ComputerBase checked through a long list of HDR capable games running at 3840 x 2160 pixels (and various quality presets). Under scrutiny with HDR enabled/disabled were; Assassin's Creed Origins, Battlefield 1, Call of Duty: WWII, Destiny 2, F1 2017, Far Cry 5, Final Fantasy XV, Mass Effect Andromeda, Mittelerde: Schatten des Krieges (Middle-earth: Shadow of War), Resident Evil 7 Biohazard, Star Wars: Battlefront 2, and Shadow Warrior 2. With such a long list of games it chose only two cards to run through the tests; the Nvidia GeForce GTX 1080, and the AMD Radeon RX Vega 64.
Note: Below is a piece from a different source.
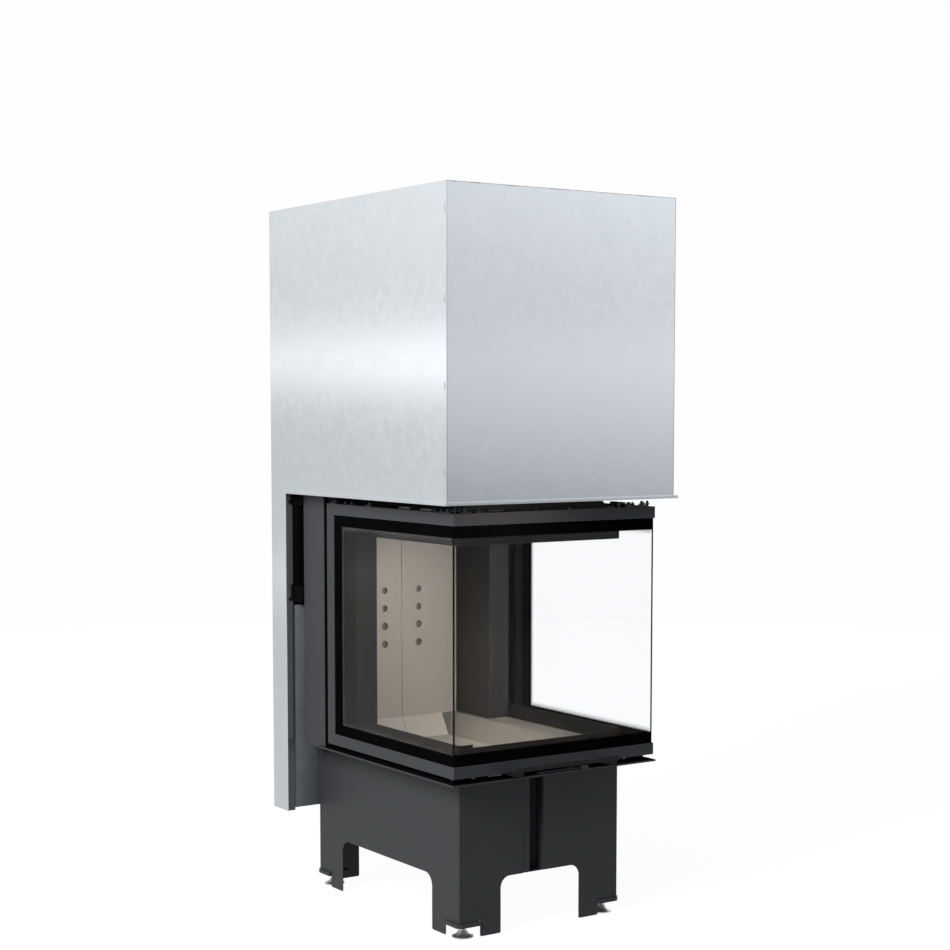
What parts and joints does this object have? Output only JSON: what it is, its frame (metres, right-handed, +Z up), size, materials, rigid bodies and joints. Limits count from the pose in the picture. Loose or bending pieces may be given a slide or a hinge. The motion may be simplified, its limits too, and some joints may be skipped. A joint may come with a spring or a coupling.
{
  "type": "three-sided fireplace insert",
  "caption": "Three-sided fireplace insert with a lift-up glass door, ceramic hearth, galvanised hood, counterweight casing and a base on levelling feet.",
  "frame": {"origin": "on the floor under the centre of the bounding box", "axes": "+X to the right along the front, +Y to the back, +Z up"},
  "size_m": [0.632, 0.801, 1.64],
  "materials": {
    "galvanised_sheet": "galvanised sheet steel",
    "anthracite_paint": "matt stove paint",
    "black_paint": "matt black",
    "ceramic": "pressed fireclay",
    "glass": "ceramic glass",
    "zinc": "zinc plated",
    "roller_plastic": "moulded"
  },
  "bodies": {
    "insert": {"base_left_shell": "anthracite_paint", "base_right_shell": "anthracite_paint", "base_slot_channel": "anthracite_paint", "foot_brackets": "anthracite_paint", "ledge_plate": "anthracite_paint", "firebox_pan": "anthracite_paint", "sill_rail": "anthracite_paint", "hearth_floor": "ceramic", "hearth_front": "ceramic", "hearth_back": "ceramic", "hearth_left": "ceramic", "hearth_right": "ceramic", "column_left": "anthracite_paint", "column_right": "anthracite_paint", "back_panels": "ceramic", "rear_wall": "anthracite_paint", "lintel_frame": "black_paint", "baffle_plate": "ceramic", "smoke_dome": "black_paint", "flue_collar": "black_paint", "air_box": "anthracite_paint", "guide_column_left": "anthracite_paint", "guide_column_right": "anthracite_paint", "guide_rails": "zinc", "casing_ties": "galvanised_sheet", "hood_brackets": "galvanised_sheet", "bearing_brackets": "anthracite_paint", "cable_left": "zinc", "cable_right": "zinc", "rear_casing": "galvanised_sheet", "hood_left_panel": "galvanised_sheet", "hood_right_panel": "galvanised_sheet", "hood_front_panel": "galvanised_sheet", "hood_lip": "galvanised_sheet", "hood_top_frame": "galvanised_sheet", "sheet_screws": "zinc"},
    "door": {"front_bottom_bar": "anthracite_paint", "front_top_bar": "anthracite_paint", "side_frame_left": "anthracite_paint", "side_frame_right": "anthracite_paint", "glass_front": "glass", "glass_left": "glass", "glass_right": "glass", "door_handle": "black_paint", "door_clamps": "black_paint", "carriage_left": "anthracite_paint", "carriage_right": "anthracite_paint"},
    "lift_shaft": {"lift_shaft": "zinc", "pulleys": "black_paint"},
    "counterweight_left": {"counterweight_left": "black_paint"},
    "roller_left_lower": {"roller_left_lower": "roller_plastic"},
    "roller_left_upper": {"roller_left_upper": "roller_plastic"},
    "counterweight_right": {"counterweight_right": "black_paint"},
    "roller_right_lower": {"roller_right_lower": "roller_plastic"},
    "roller_right_upper": {"roller_right_upper": "roller_plastic"},
    "air_lever": {"air_lever": "black_paint"},
    "foot_front_left": {"foot_front_left": "zinc"},
    "foot_front_right": {"foot_front_right": "zinc"},
    "foot_rear_left": {"foot_rear_left": "zinc"},
    "foot_rear_right": {"foot_rear_right": "zinc"}
  },
  "joints": [
    {"name": "door_lift", "type": "slide", "parent": "insert", "child": "door", "axis": [0, 0, 1], "range_m": [0, 0.49], "deforming": ["cable_left", "cable_right"]},
    {"name": "shaft_turn", "type": "hinge", "parent": "insert", "child": "lift_shaft", "pos_m": [0, 0.3045, 1.57], "axis": [-1, 0, 0], "range_deg": [0, 469.9]},
    {"name": "counterweight_left_drop", "type": "slide", "parent": "insert", "child": "counterweight_left", "axis": [0, 0, -1], "range_m": [0, 0.49]},
    {"name": "roller_left_lower_turn", "type": "hinge", "parent": "door", "child": "roller_left_lower", "pos_m": [-0.261, 0.2445, 0.6], "axis": [-1, 0, 0], "range_deg": [0, 1873.7]},
    {"name": "roller_left_upper_turn", "type": "hinge", "parent": "door", "child": "roller_left_upper", "pos_m": [-0.261, 0.2445, 0.85], "axis": [1, 0, 0], "range_deg": [0, 1873.7]},
    {"name": "counterweight_right_drop", "type": "slide", "parent": "insert", "child": "counterweight_right", "axis": [0, 0, -1], "range_m": [0, 0.49]},
    {"name": "roller_right_lower_turn", "type": "hinge", "parent": "door", "child": "roller_right_lower", "pos_m": [0.261, 0.2445, 0.6], "axis": [-1, 0, 0], "range_deg": [0, 1873.7]},
    {"name": "roller_right_upper_turn", "type": "hinge", "parent": "door", "child": "roller_right_upper", "pos_m": [0.261, 0.2445, 0.85], "axis": [1, 0, 0], "range_deg": [0, 1873.7]},
    {"name": "air_lever_slide", "type": "slide", "parent": "insert", "child": "air_lever", "axis": [-1, 0, 0], "range_m": [0, 0.04]},
    {"name": "foot_front_left_screw", "type": "slide", "parent": "insert", "child": "foot_front_left", "axis": [0, 0, -1], "range_m": [0, 0.02]},
    {"name": "foot_front_right_screw", "type": "slide", "parent": "insert", "child": "foot_front_right", "axis": [0, 0, -1], "range_m": [0, 0.02]},
    {"name": "foot_rear_left_screw", "type": "slide", "parent": "insert", "child": "foot_rear_left", "axis": [0, 0, -1], "range_m": [0, 0.02]},
    {"name": "foot_rear_right_screw", "type": "slide", "parent": "insert", "child": "foot_rear_right", "axis": [0, 0, -1], "range_m": [0, 0.02]}
  ],
  "couplings": [
    {"joint": "shaft_turn", "follows": "door_lift", "rad_per_m": 16.667},
    {"joint": "counterweight_left_drop", "follows": "door_lift", "ratio": 1},
    {"joint": "roller_left_lower_turn", "follows": "door_lift", "rad_per_m": 66.667},
    {"joint": "roller_left_upper_turn", "follows": "door_lift", "rad_per_m": 66.667},
    {"joint": "counterweight_right_drop", "follows": "door_lift", "ratio": 1},
    {"joint": "roller_right_lower_turn", "follows": "door_lift", "rad_per_m": 66.667},
    {"joint": "roller_right_upper_turn", "follows": "door_lift", "rad_per_m": 66.667}
  ]
}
Charts for each and every title are available at the source site, page 2, via a drop down menu system. You can go there to chck through games that might be particularly interesting to you. Nicely we also have an average overall chart to share with you, above. You can see with the baseline set as 100 per cent for the GTX 1080 running games at 4K HDR, the RX Vega 64 scores 110 per cent. Turning off HDR results in 111 per cent performance for the Nvidia card, and 113 per cent performance for the AMD card. You will note therefore that turning on HDR has a bigger detrimental performance impact on the green team hardware, on average.

In its analysis of the results, Guru3D suggests that Nvidia's 4K HDR systems are impacted by the way it converts RGB to reduced chroma YCbCr 4:2:2. If the system used 4:4:4 or RGB, the performance should be closer to that of SDR, it asserts. HEXUS discussed the technicalities behind G-Sync HDR 4K screens and their chroma subsampling previously.